Por eso, aunque tal vez fuera mejor no tener que regular el uso de velo en los espacios públicos educativos, que demasiadas leyes hay ya, a la vista de la situación, no se puede compartir sin más la opinión de que el velo no merezca una ley o norma general que impida su proscripción por la mera voluntad de una asamblea escolar. Dejarlo al arbitrio de los centros no deja de ser un ejercicio de hipocresía que puede llegar a equivaler a la negación de la posibilidad de encontrar razonablemente un centro que lo permita (el chusco episodio de la escuela de Pozuelo de Alarcón que cambió de la noche a la mañana sus normas para impedir que recalase en ella la joven que ha suscitado el problema ilustra este riesgo) y no hace sino echar sobre los padres y alumnos la culpa no haberse enterado antes de si el centro preferido responde a una exigencia tan pequeña e inocua como la del uso del pañuelo. ¡Desproporcionada carga! O, mejor, ¡pesada broma! ¡Como si el derecho a la educación, que con tanta delicadeza y energía ha recordado el ministro Gabilondo, no existiera o hubiera dejado de existir detrás del velo! Esto es lo que se percibe detrás de las posiciones prohibicionistas, muchas veces tajantes y un tanto agresivas.  Bajo el velo, al fin y al cabo, siempre hay un individuo, con su dignidad, sus derechos y sus deberes, una comunidad y, en definitiva, toda una sociedad.  Por eso es bueno que se discutan entre todos los argumentos y se sopesen sus implicaciones. Con menos certezas, más dudas, con alguna generosidad.

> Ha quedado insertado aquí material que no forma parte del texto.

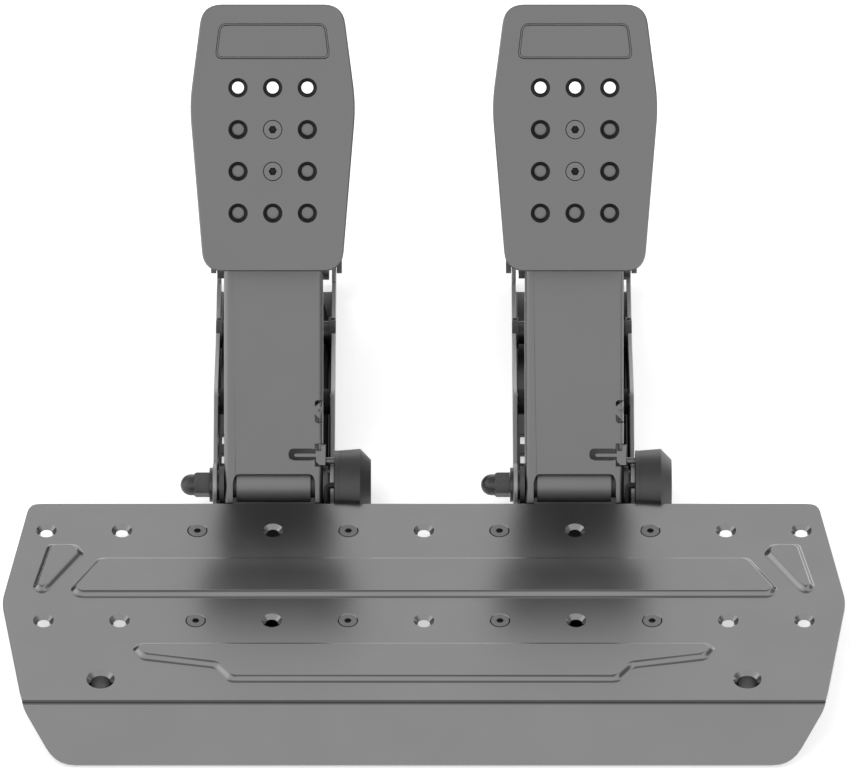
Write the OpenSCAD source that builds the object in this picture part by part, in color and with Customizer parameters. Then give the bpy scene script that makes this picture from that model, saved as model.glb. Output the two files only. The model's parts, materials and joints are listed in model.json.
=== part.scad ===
/* [Base plate] */
// Thickness of the bent base plate
plate_t = 2.5; // [2:0.1:2.8]
// Height of the plate's top face above the floor
plate_top = 22.5; // [22:0.5:26]
// Plate width at its widest, across the two side points
plate_w = 389; // [381:2:421]
// Plate width at the rear edge
rear_w = 366.5; // [360:0.5:378]
// Plate width at the front bend
bend_w = 368; // [360:1:378]
// Lip width at its bottom edge
lip_w = 336; // [320:0.5:350]
// Length of the front lip down its slope
lip_len = 27.5; // [26:0.5:29.5]
// Angle of the front lip below level
lip_angle = 45; // [40:1:45]
// From the rear hole row to the plate's rear edge
rear_margin = 19; // [15:0.5:20]
// From the rear hole row forward to the widest point
widest_y = 49.7; // [40:0.1:56]
// From the rear hole row forward to the front bend
bend_y = 116.5; // [114:0.5:122]
// Radius of the plate's rear corners
rear_corner_r = 5.5; // [2:0.5:8]
// Height of the pressed panels above the plate
emboss_h = 2.4; // [1.5:0.1:2.4]
// Width of the sloped side of a pressed panel
emboss_slope = 3.2; // [2.8:0.1:3.2]

/* [Plate holes] */
// Distance between hole columns
hole_pitch = 35; // [35:0.5:36]
// Distance between the two hole rows
row_gap = 62.5; // [60:0.5:64]
// Through diameter of the screw holes
screw_hole_d = 5.6; // [5.3:0.1:6]
// Countersink diameter of the screw holes
csk_d = 9.5; // [9:0.1:10.5]
// Sideways place of the two rig bolt holes
rig_x = 148; // [140:1:155]
// From the rear hole row forward to the rig bolt holes
rig_y = 102.8; // [100:0.2:104]
// Bore of the rig bolt bushes
rig_bore = 9; // [8.2:0.1:10]
// Countersink diameter over the rig bolt bushes
rig_csk_d = 13; // [12:0.1:13.4]
// Outside diameter of the rig bolt bushes
rig_bush_d = 14; // [13:0.5:16]

/* [Module frame] */
// Room between each cheek of the arm and the frame's wall
side_room = 3.3; // [3:0.1:4]
// Sheet thickness of the frame
frame_t = 2; // [1.8:0.1:2.2]
// Outside bend radius of the frame
frame_bend_r = 3; // [2.5:0.1:3.5]
// From the rear hole row forward to the frame's front end
frame_front = 75; // [72:0.5:76]
// From the rear hole row back to the frame's rear end
frame_end = 203; // [200:0.5:206]
// Height of the frame's rear ears
ear_top = 46; // [40:0.5:50]
// From the rear hole row back to the pivot axle
pivot_y = 37; // [36.5:0.1:38]
// Height of the pivot axle above the floor
pivot_z = 18.2; // [18:0.1:19]
// Radius of the frame's nose round the pivot axle
nose_r = 10; // [9.8:0.1:10.2]
// From the rear hole row back to the strut's lower shaft
shaft_y = 155; // [153:0.5:157]
// Height of the strut's lower shaft
shaft_z = 10.5; // [10.5:0.1:11.5]
// Sheet thickness of the rear bracket
bracket_t = 2.5; // [2:0.1:2.8]

/* [Arm] */
// Lean of the arm above level at rest
arm_angle = 53; // [51:0.5:55]
// Travel of the throttle arm
throttle_travel = 18; // [14:0.5:18]
// Travel of the brake arm
brake_travel = 12; // [9:0.5:12]
// From a pedal's screw column in to the side of its arm
arm_in = 12; // [11.9:0.1:12.5]
// Sheet thickness of the arm
arm_t = 2; // [1.8:0.1:2.2]
// Outside bend radius of the arm
arm_bend_r = 2.6; // [2.5:0.1:4]
// Distance of the arm's front face before the pivot axis
web_n = 8.5; // [8.4:0.1:9]
// Length of the arm above the pivot axis
arm_top = 176; // [172:0.5:178]
// Place of the strut bolt along the arm
bolt_s = 102.5; // [101.5:0.5:104]
// Distance of the strut bolt behind the pivot axis
bolt_back = 3; // [2:0.5:4]

/* [Pivot] */
// Diameter of the pivot axle
axle_d = 8; // [7.8:0.1:8.2]
// Radial running clearance of axles, shafts and bolts in their bores
run_gap = 0.05; // [0.03:0.01:0.08]
// Outside diameter of the sleeve between the arm's cheeks
sleeve_d = 16; // [15:0.1:16]
// From each side of the arm in to that sleeve's end
sleeve_in = 5.85; // [5.7:0.05:8]
// Flange diameter of the pivot bushes
bush_flange_d = 17.5; // [16:0.1:17.6]
// Flange thickness of the pivot bushes
bush_flange_t = 2.2; // [1.8:0.1:2.3]

/* [Face plate] */
// Lower end of the face plate along the arm
face_low = 101.3; // [99:0.1:104]
// Length of the face plate
face_len = 123.6; // [120:0.2:128]
// Width of the face plate at its top
face_top_w = 65; // [62:0.5:70]
// Width of the face plate at its bottom
face_low_w = 64.2; // [62:0.2:70]
// Width of the face plate at its widest
face_mid_w = 77; // [74:0.5:82]
// From the lower end up to the widest place
face_mid_s = 77.3; // [70:0.1:85]
// Thickness of the face plate
face_t = 3; // [2.5:0.1:3.5]
// Distance of the face plate's front before the arm's front
face_stand = 21; // [20:0.5:24]
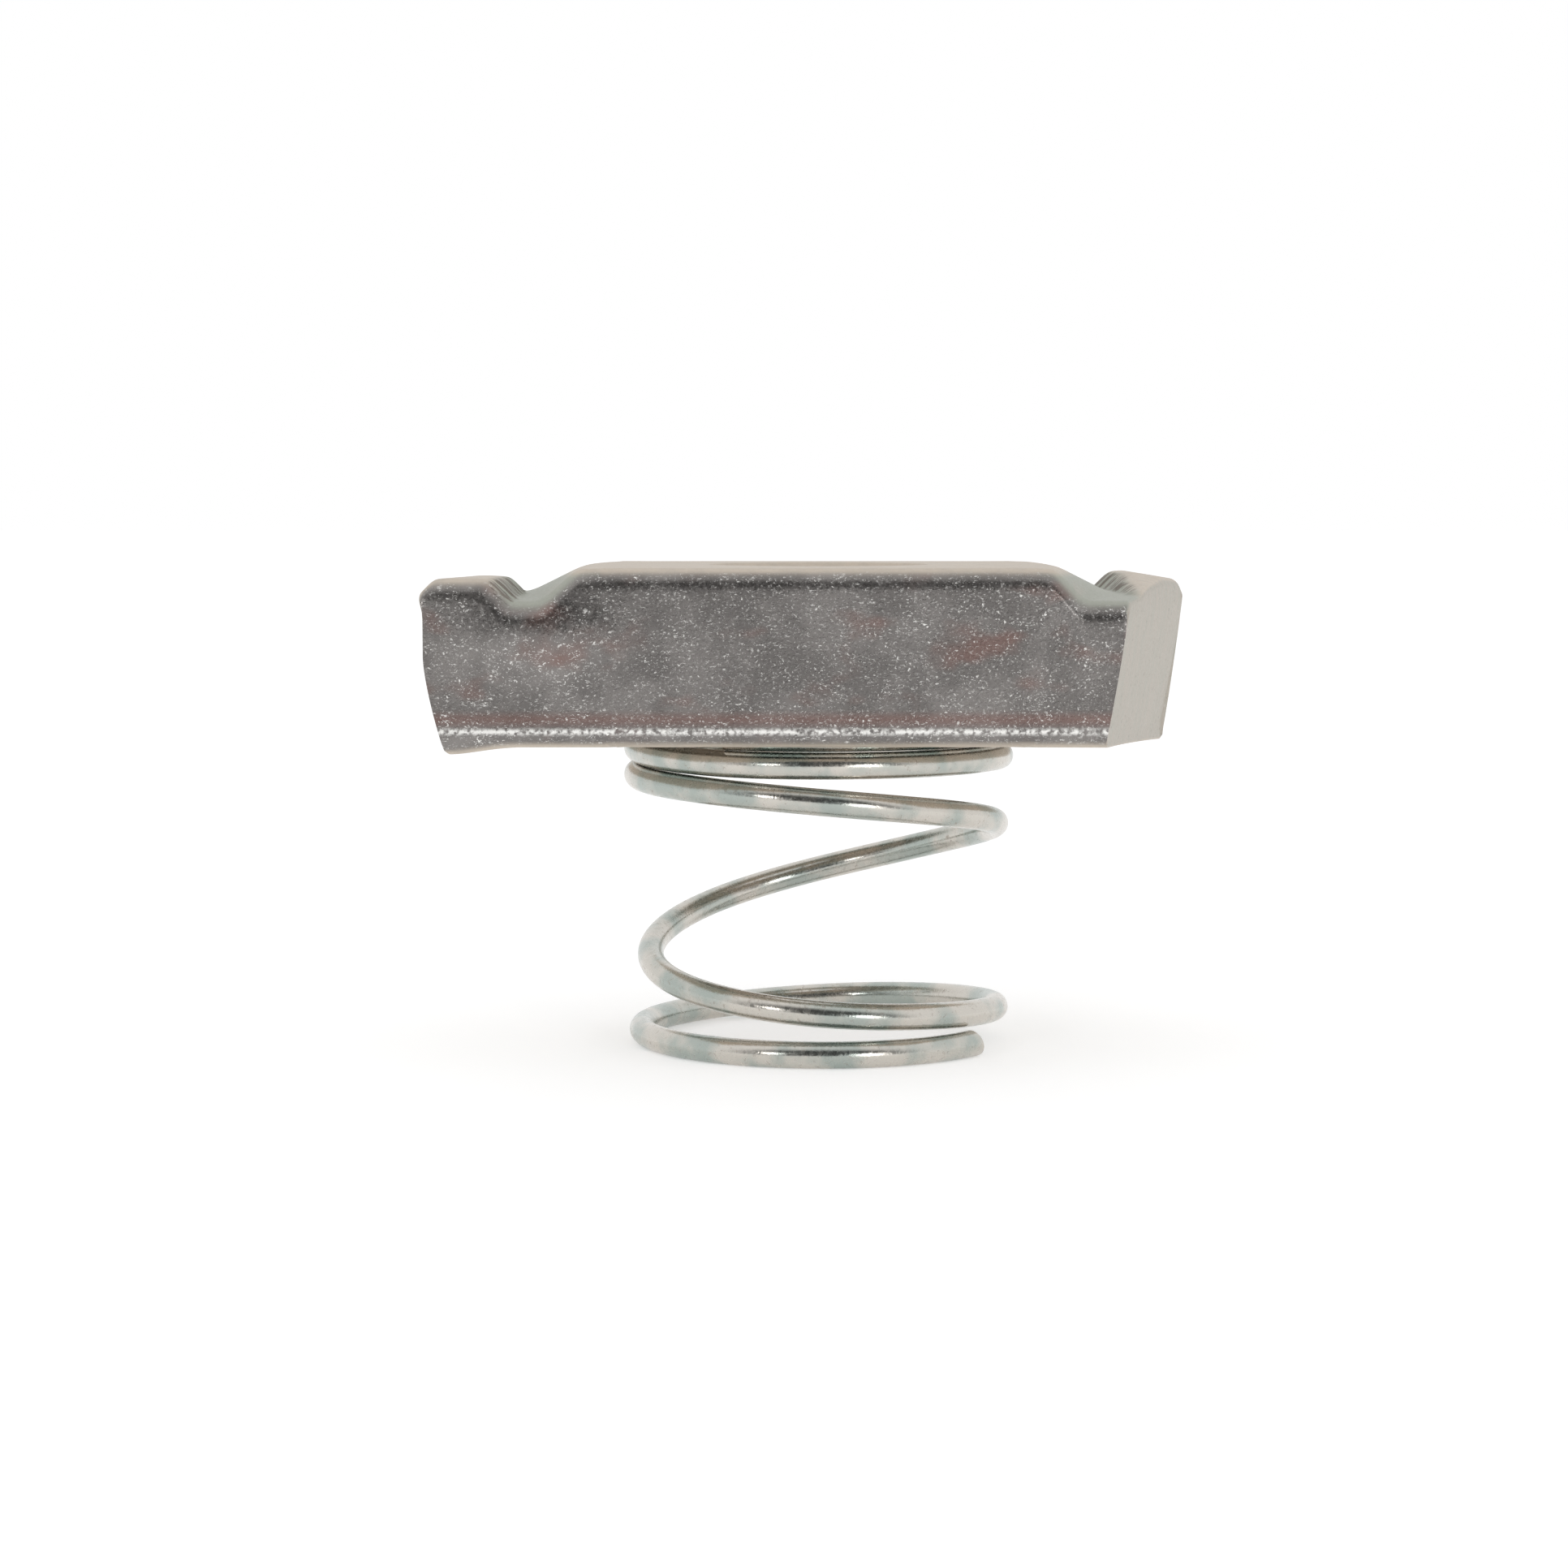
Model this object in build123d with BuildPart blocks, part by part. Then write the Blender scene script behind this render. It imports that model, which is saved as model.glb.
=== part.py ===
from build123d import *

import os
from math import atan2, cos, pi, radians, sin, tan

# Strut spring nut: a toothed channel nut plate with a short retaining spring under it.
# Millimetres, +Z up.  The origin is on the hole axis at the foot of the spring.
# X runs along the plate, and Y runs along its two lip grooves.

os.makedirs("parts", exist_ok=True)

# Nut plate: a bar of parallelogram plan with two sheared ends
plate_length = 35.2
plate_width = 20.0
plate_thickness = 7.8
end_lean = 13.0
end_taper = 1.0
end_taper_height = 3.4
end_roll = 0.6
long_edge_radius = 0.7

# Lip grooves pressed across the top, one each side of the plateau
plateau_half = 10.4
plateau_round = 2.0
groove_depth = 1.3
groove_run = 2.8
groove_floor = 0.25
wall_run = 0.8
ridge_drop = 0.42
ridge_fall = 6.0

# The press draws the grooves wider and deeper where they run out of the long sides
mouth_draw = 0.5
mouth_round = 0.6
mouth_depth = 1.5
mouth_run = 1.4
mouth_flare = 0.45
mouth_length = 2.0

# Teeth on the outer wall of each groove
tooth_pitch = 4.1
tooth_count = 5
tooth_depth = 0.5

# Threaded hole
thread_core_radius = 4.25
thread_chamfer = 0.8

# Spring: left-hand, closed at both ends, with about one open turn that draws in at its waist
wire_diameter = 1.2
cut_end_radius = 8.5
foot_coil_radius = 8.15
waist_radius = 7.7
seat_coil_radius = 8.38
spring_height = 15.21
closed_gap = 0.03

# Places along the wire, counted in turns from the front of the foot coil.  Each closed coil
# comes level at the rest turn for a share of a turn, and climbs by one wire in the remainder.
start_turn = -0.16
lift_turn = 0.25
waist_turn = 1.25
join_turn = 2.0
rest_turn = 2.8
rest_share = 0.28
turn_ease = 0.1
samples_per_turn = 12

# Pitch of the open coils, as shares of the steepest, at places along the wire
open_coils = ((0.45, 0.19), (0.9, 0.23), (1.05, 0.45), (1.3, 0.9), (1.6, 1.0), (1.85, 0.65), (2.05, 0.33))

# Ring seat for the top coil in the underside
seat_depth = 0.96
seat_clearance = 0.06
seat_gap = 0.02

climb_pitch = (wire_diameter + closed_gap) / (1 - rest_share)
end_turn = rest_turn + 1 + rest_share
underside = spring_height + seat_gap - seat_depth
top = underside + plate_thickness
wire_radius = wire_diameter / 2
groove_foot = plateau_half + groove_run
groove_wall_foot = groove_foot + groove_floor
half_width = plate_width / 2
half_length = plate_length / 2
lean = tan(radians(end_lean))
overshoot = 1.0


def bar_section(y, half, rounding, depth, foot, wall_foot):
    """The bar's outline at one place across it: plateau, two grooves and two ridges."""
    reach = half_length + overshoot
    wall_top = wall_foot + wall_run
    tip_drop = ridge_drop + (reach - wall_top) * tan(radians(ridge_fall))
    outline = [
        (half, top),
        (foot, top - depth),
        (wall_foot, top - depth),
        (wall_top, top - ridge_drop),
        (reach, top - tip_drop),
        (reach, underside),
    ]
    with BuildSketch(Plane.XZ.offset(-y)) as section:
        with BuildLine():
            Polyline(*outline, *[(-x, z) for x, z in reversed(outline)], close=True)
        make_face()
        plateau_corners = section.vertices().group_by(Axis.Y)[-1]
        fillet(plateau_corners, rounding)
    return section.sketch


def groove_section(y):
    return bar_section(y, plateau_half, plateau_round, groove_depth, groove_foot, groove_wall_foot)


def mouth_section(y):
    mouth_half = plateau_half - mouth_draw
    mouth_foot = plateau_half + mouth_run
    return bar_section(y, mouth_half, mouth_round, mouth_depth, mouth_foot, groove_wall_foot + mouth_flare)


def end_trim():
    """What the shear takes off one end: a drawn-in foot, a straight face and a rolled top edge."""
    along = Vector(-sin(radians(end_lean)), -cos(radians(end_lean)), 0)
    outward = Vector(cos(radians(end_lean)), -sin(radians(end_lean)), 0)
    end_middle = half_length - half_width * lean
    reach = half_width + 2 * overshoot + half_length * lean
    face_height = plate_thickness - ridge_drop
    beyond = half_width
    with BuildPart() as trim:
        with BuildSketch(Plane((end_middle, 0, underside), x_dir=outward, z_dir=along)):
            with BuildLine():
                foot_line = Line((-end_taper, 0), (0, end_taper_height))
                face_line = Line(foot_line @ 1, (0, face_height - end_roll))
                RadiusArc(face_line @ 1, (-end_roll, face_height), -end_roll)
                Polyline(
                    (-end_roll, face_height),
                    (-end_roll, plate_thickness + overshoot),
                    (beyond, plate_thickness + overshoot),
                    (beyond, -overshoot),
                    (-end_taper, -overshoot),
                    foot_line @ 0,
                )
            make_face()
        extrude(amount=reach, both=True)
    return trim.part


def tooth_gashes():
    """The scallops between the teeth: round cuts that run up the outer wall of one groove."""
    rise = groove_depth - ridge_drop
    slope = atan2(rise, wall_run)
    wall_foot = (groove_wall_foot, 0, top - groove_depth)
    scallop_radius = (tooth_pitch**2 / 4 + tooth_depth**2) / (2 * tooth_depth)
    wall_plane = Plane(wall_foot, x_dir=(0, 1, 0), z_dir=(cos(slope), 0, sin(slope)))
    with BuildPart() as gashes:
        with BuildSketch(wall_plane):
            with Locations((0, scallop_radius - tooth_depth)):
                with GridLocations(tooth_pitch, 0, tooth_count, 1):
                    Circle(scallop_radius)
        extrude(amount=half_length)
    return gashes.part


with BuildPart() as nut_plate:
    straight_half = half_width - mouth_length
    loft(
        [
            mouth_section(-half_width),
            groove_section(-straight_half),
            groove_section(straight_half),
            mouth_section(half_width),
        ],
        ruled=True,
    )
    long_sides = nut_plate.faces().filter_by(Axis.Y)
    long_edges = long_sides.edges().filter_by(Axis.Z, reverse=True)
    fillet(long_edges, long_edge_radius)
    with PolarLocations(0, 2):
        add(end_trim(), mode=Mode.SUBTRACT)
        add(tooth_gashes(), mode=Mode.SUBTRACT)
    with Locations((0, 0, top)):
        CounterSinkHole(thread_core_radius, thread_core_radius + thread_chamfer, counter_sink_angle=90)
    bore_foot = nut_plate.edges().filter_by(GeomType.CIRCLE).group_by(Axis.Z)[0]
    chamfer(bore_foot, thread_chamfer)
    with BuildSketch(Plane.XY.offset(underside)):
        Circle(seat_coil_radius + wire_radius + seat_clearance)
        Circle(seat_coil_radius - wire_radius - seat_clearance, mode=Mode.SUBTRACT)
    extrude(amount=seat_depth, mode=Mode.SUBTRACT)

nut_plate.part.label = "nut_plate"
export_step(nut_plate.part, "parts/nut_plate.step")


def along_wire(turn, places):
    """The value at one place along the wire, from (turn, value) pairs in order."""
    for (start, low), (end, high) in zip(places, places[1:]):
        if turn <= end:
            return low + (high - low) * (turn - start) / (end - start)
    return places[-1][1]


def pitch_at(turn, steepest):
    """The wire's pitch: none on the foot, steep in the middle, then level and climbing by turns."""
    before = -turn_ease / 2
    after = turn_ease / 2
    places = [(start_turn, 0.0), (lift_turn, 0.0)]
    places += [(place, share * steepest) for place, share in open_coils]
    places += [(open_coils[-1][0] + turn_ease, climb_pitch)]
    places += [(rest_turn + before, climb_pitch), (rest_turn + after, 0.0)]
    places += [(rest_turn + rest_share + before, 0.0), (rest_turn + rest_share + after, climb_pitch)]
    places += [(rest_turn + 1 + before, climb_pitch), (rest_turn + 1 + after, 0.0)]
    return along_wire(turn, places)


def radius_at(turn):
    """The coil radius: open at the cut end, drawn in at the waist, full in the seat."""
    places = [
        (start_turn, cut_end_radius),
        (lift_turn, foot_coil_radius),
        (waist_turn - 4 * turn_ease, foot_coil_radius),
        (waist_turn, waist_radius),
        (join_turn, seat_coil_radius),
    ]
    return along_wire(turn, places)


def wire_turns():
    count = round((end_turn - start_turn) * samples_per_turn)
    return [start_turn + (end_turn - start_turn) * i / count for i in range(count + 1)]


def wire_rises(steepest):
    """Height gained along the wire, from Simpson's rule over the pitch."""
    turns = wire_turns()
    rises = [0.0]
    for start, end in zip(turns, turns[1:]):
        middle = pitch_at((start + end) / 2, steepest)
        mean = (pitch_at(start, steepest) + 4 * middle + pitch_at(end, steepest)) / 6
        rises.append(rises[-1] + mean * (end - start))
    return rises


def wire_points():
    """The wire's centre line, with the steepest pitch worked out so that the spring has its height."""
    rise_wanted = spring_height - wire_diameter
    rise_closed = wire_rises(0.0)[-1]
    steepest = (rise_wanted - rise_closed) / (wire_rises(1.0)[-1] - rise_closed)
    points = []
    for turn, rise in zip(wire_turns(), wire_rises(steepest)):
        radius = radius_at(turn)
        angle = -pi / 2 - 2 * pi * turn
        points.append((radius * cos(angle), radius * sin(angle), wire_radius + rise))
    return points


with BuildPart() as spring:
    with BuildLine() as wire:
        Spline(*wire_points())
    with BuildSketch(Plane(origin=wire.line @ 0, z_dir=wire.line % 0)):
        Circle(wire_radius)
    sweep(is_frenet=True)

spring.part.label = "spring"
export_step(spring.part, "parts/spring.step")
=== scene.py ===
"""Strut spring nut in its finish: a zinc plated, toothed channel nut plate on a short wire spring.

Laid out as an add-on and run as a script.  Lengths in the functions are millimetres, in the
part's own frame: the origin is on the hole axis at the foot of the spring, X runs along the
plate, Y along its two lip grooves and Z up.  They become metres when a mesh is made.
"""

import math

import bmesh
import bpy
import numpy as np
from bpy.props import FloatProperty, FloatVectorProperty, IntProperty, PointerProperty
from bpy.types import Operator, Panel, PropertyGroup
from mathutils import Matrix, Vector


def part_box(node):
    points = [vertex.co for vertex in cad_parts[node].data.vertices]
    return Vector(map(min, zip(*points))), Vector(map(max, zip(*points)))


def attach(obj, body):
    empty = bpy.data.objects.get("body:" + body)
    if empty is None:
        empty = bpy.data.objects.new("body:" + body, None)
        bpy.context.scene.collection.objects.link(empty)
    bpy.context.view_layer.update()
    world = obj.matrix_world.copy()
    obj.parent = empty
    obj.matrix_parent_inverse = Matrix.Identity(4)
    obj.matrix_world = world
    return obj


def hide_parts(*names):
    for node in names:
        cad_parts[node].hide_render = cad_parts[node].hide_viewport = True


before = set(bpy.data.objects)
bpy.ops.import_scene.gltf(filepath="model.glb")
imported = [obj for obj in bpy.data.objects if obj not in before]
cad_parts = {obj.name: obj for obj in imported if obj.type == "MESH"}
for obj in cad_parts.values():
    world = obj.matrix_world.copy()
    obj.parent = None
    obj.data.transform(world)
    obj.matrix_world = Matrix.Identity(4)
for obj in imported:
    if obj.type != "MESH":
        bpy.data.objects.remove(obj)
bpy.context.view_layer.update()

bl_info = {
    "name": "Strut Spring Nut",
    "version": (1, 0, 0),
    "blender": (4, 5, 0),
    "location": "3D View > Sidebar > Strut Nut",
    "description": "Builds a toothed channel nut plate, its wire spring and a plain studio",
    "category": "Add Mesh",
}

MM = 0.001

PLATE_LOW, PLATE_HIGH = (np.array(corner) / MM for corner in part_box("nut_plate"))
SPRING_LOW, SPRING_HIGH = (np.array(corner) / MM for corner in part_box("spring"))
HALF_LENGTH, HALF_WIDTH = (float(v) for v in (PLATE_HIGH - PLATE_LOW)[:2] / 2)
UNDERSIDE = float(PLATE_LOW[2])
THICKNESS = float(PLATE_HIGH[2] - PLATE_LOW[2])
SPRING_HEIGHT = float(SPRING_HIGH[2])


# ---------------------------------------------------------------- settings

def length_setting(name, description, millimetres):
    return FloatProperty(name=name, description=description, default=float(millimetres) * MM,
                         min=0.0, precision=5, unit="LENGTH", subtype="DISTANCE")


def share_setting(name, description, default):
    return FloatProperty(name=name, description=description, default=default, min=0.0, max=1.0,
                         subtype="FACTOR")


def colour_setting(name, description, default):
    return FloatVectorProperty(name=name, description=description, default=default, size=3,
                               min=0.0, max=1.0, subtype="COLOR")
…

(*) Jaime Nicolás (Aldeamayor, Valladolid, 1947). Constitucionalista.
3 Comments
  1. celine says

    Una cosa, profesor: ¿hay relación entre la progresiva proliferación de esta seña de identidad -hiyab- y las intenciones wahabíes? Es que se le ha pasado ese pequeño detalle, señor. Y es muy grave.

  2. Bauer says

    Estoy de acuerdo que todo el mundo vista como quiera, pero este no es el caso, el tema creo que no se trata de llevar velo o no, el tema va más allá, mucho más alla. Por que no molesta que un «pandillero» de una banda lleve un look determinado, pues por que puedes ir a su pais y vestir como tu quieres, por que no decimos nada de los budistas, vas donde ellos viven y no pasa nada, y asi podemos seguir con muchos ejemplos, pero……que pasa si vas a determinados sitios de religión musulmana y una mujer no se pone el velo? Que pasa si queremos construir una Iglesia (he crecido en la religion catolica, pero no ferviente practicante ni creyente) en algunos paises musulmanes? Básicamente no se puede, o depende de que hagas te pueden lapidar (eso mismo les ha pasado a musulmanes «moderados» en sus paises)El problema es que con la excusa de ser tolerantes, nosotros respetamos unas reglas de juego y otros no las respetan, resultado, vamos a perder el partido, y eso no puede ser, tenemos que jugar todos con las mismas reglas, y ser TODOS TOLERANTES, ellos también, TODOS TENEMOS QUE RESPETARNOS, yo les respeto, mientras ellos me respeten a mi, si la mayoria no queremos velos, pues que no se lo pongan, es así de facil, al igual que si yo voy a su pais y tengo que ponermelo me lo pondré.
    Saludos cordiales

  3. Carmen says

    He leido los dos articulos sobre este tema. Voy a dar mi opinión desde mi realidad de mujer de 63 años.
    Siento tristeza, ira e indignación, cuando veo mujeres que se pliegan a una norma religiosa, a la presión de sus familias, a la comedura de «coco» de su cultura.
    recuerdo mi juventud, que habia que viajar con el permiso paterno, no se podía tener cuenta en el banco, etc. Yo y muchas como yo luchamos e hicimos que se cambiaran uno poco las leyes… y despues de tanta lucha para conseguir un poco, viene esta polémica.
    ¡Dejemosnos de tonterias! No se puede respetar una cultura, religión, o lo que sea que, vaya en contra de la LEY. Ésta se debe respetar.
    ¿O es que si vinieran tribus de las que hace bien poco eran antropofagos, habria que respetar que se comieran a otras personas?